Architecture#
This page describes how inspect-coco works internally and how the pieces fit together.
Execution flow#
When you run inspect-coco run, the following sequence occurs:
sequenceDiagram
participant CLI as inspect-coco run
participant Loader as Task Loader
participant IDD as IDD Scorer
participant Docker as Docker Sandbox
participant Agent as cortex exec
participant Test as Verification
CLI->>Loader: Read task.toml + instruction.md
Loader->>IDD: Score instruction quality
IDD-->>Loader: IDD score + metadata
Loader->>Docker: Start container, mount files
loop For each epoch (pass@k)
Docker->>Agent: Run cortex exec with instruction
Agent-->>Docker: Agent output (files, changes)
Docker->>Test: Execute test.sh
Test-->>Docker: Exit code (0=pass, 1=fail)
end
Docker-->>CLI: Eval log with scores
Credential flow#
The agent needs Snowflake credentials to call the Cortex API. The credential flow varies by authentication method:
flowchart TD
A["~/.snowflake/connections.toml"] --> B[resolve_connection]
B --> C{authenticator?}
C -->|OAUTH_AUTHORIZATION_CODE| D[Load from OS keychain]
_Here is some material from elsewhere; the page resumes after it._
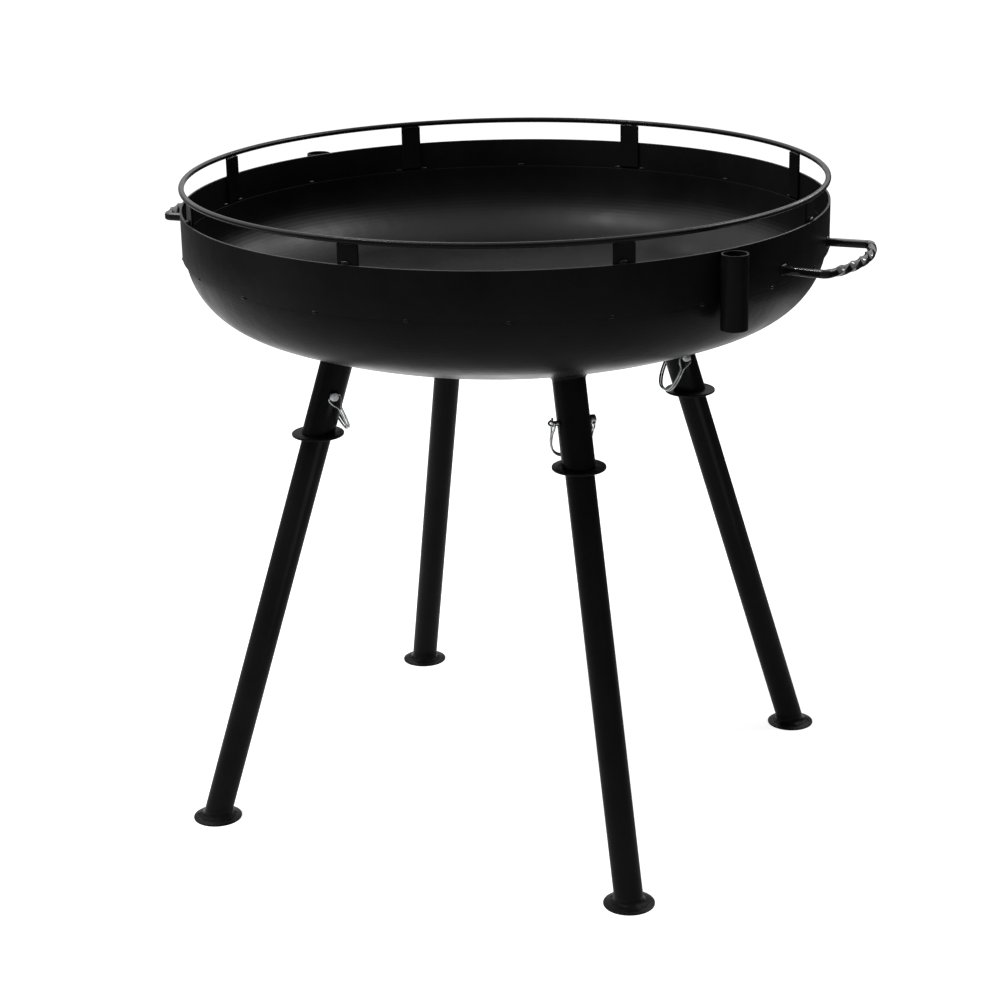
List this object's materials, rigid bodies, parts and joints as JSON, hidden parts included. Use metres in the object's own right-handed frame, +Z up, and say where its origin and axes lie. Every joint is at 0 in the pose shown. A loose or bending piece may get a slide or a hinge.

C -->|SNOWFLAKE_JWT| E[Read PEM key file]
C -->|PROGRAMMATIC_ACCESS_TOKEN| F[Read token]
D --> G{Tokens cached?}
G -->|Yes| H[Start token proxy thread]
G -->|No| I[Browser OAuth flow]
I --> J[Store in keychain]
J --> H
E --> K[deploy_credentials]
F --> K
H --> L["Sandbox calls GET /token via host-gateway"]
K --> M["/root/.snowflake/connections.toml (inside container)"]
L --> M
M --> N[cortex exec uses connection]
| Auth method | Secret storage | What enters Docker | Refresh capability |
|---|---|---|---|
| OAuth (recommended) | OS keychain (encrypted) | Short-lived access token only | Automatic (silent + browser re-auth) |
| JWT | Host filesystem | PEM private key | N/A (key never expires) |
| PAT | Host filesystem / env var | Token value | N/A (long-lived) |
Recommended for local development
Use authenticator = "OAUTH_AUTHORIZATION_CODE" for the strongest security posture. The sandbox never holds any long-lived credential. See the Security Model page for details.
Connection resolution
The resolver checks INSPECT_COCO_SNOWFLAKE_CONNECTION first, then falls back to a connection named default in your TOML file. Run snow connection list to see available connections.
Sandbox environment#
Each eval runs inside an isolated Docker container built from src/inspect_coco/sandbox/Dockerfile:
flowchart LR
subgraph Container
direction TB
CoCo[Cortex Code CLI]
Py[Python 3.12]
Pytest[pytest]
UV[uv]
end
subgraph HostAccess ["Host Access (via extra_hosts)"]
direction TB
TokenProxy["Token Proxy (OAuth)"]
end
subgraph Mounted
direction TB
Creds[Snowflake credentials]
Starter[starter/ files]
Tests[tests/ scripts]
end
Mounted --> Container
HostAccess --> Container
Container --> Result[Exit code + stdout]
The container includes:
- Python 3.12 as the base runtime
- Cortex Code CLI (beta channel by default, controlled via
CORTEX_CHANNELbuild arg) - pytest for running test suites
- uv for package management inside the sandbox
- host-gateway access to the token proxy (OAuth connections only)
Scoring pipeline#
Two scorers run after the agent completes:
flowchart TD
A[Agent completes] --> B[verification scorer]
A --> C[idd_quality scorer]
B --> D["Runs test.sh in sandbox"]
D --> E["Score: 1.0 (pass) or 0.0 (fail)"]
C --> F["Scores instruction text"]
F --> G["Score: 0.0 to 1.0"]
E --> H[Eval log]
G --> H
The verification scorer produces passed and total metrics (how many epochs passed out of how many ran). The idd_quality scorer produces an idd_score metric (instruction quality rating).
Configuration merge order#
When multiple configuration sources exist, they merge with this priority:
flowchart BT
A[Built-in defaults] --> B[suite.yaml defaults]
B --> C[suite.yaml per-task overrides]
C --> D[task.toml values]
D --> E[CLI flags]
E --> F[Final resolved config]
The highest priority source wins for each setting. CLI flags always override everything else.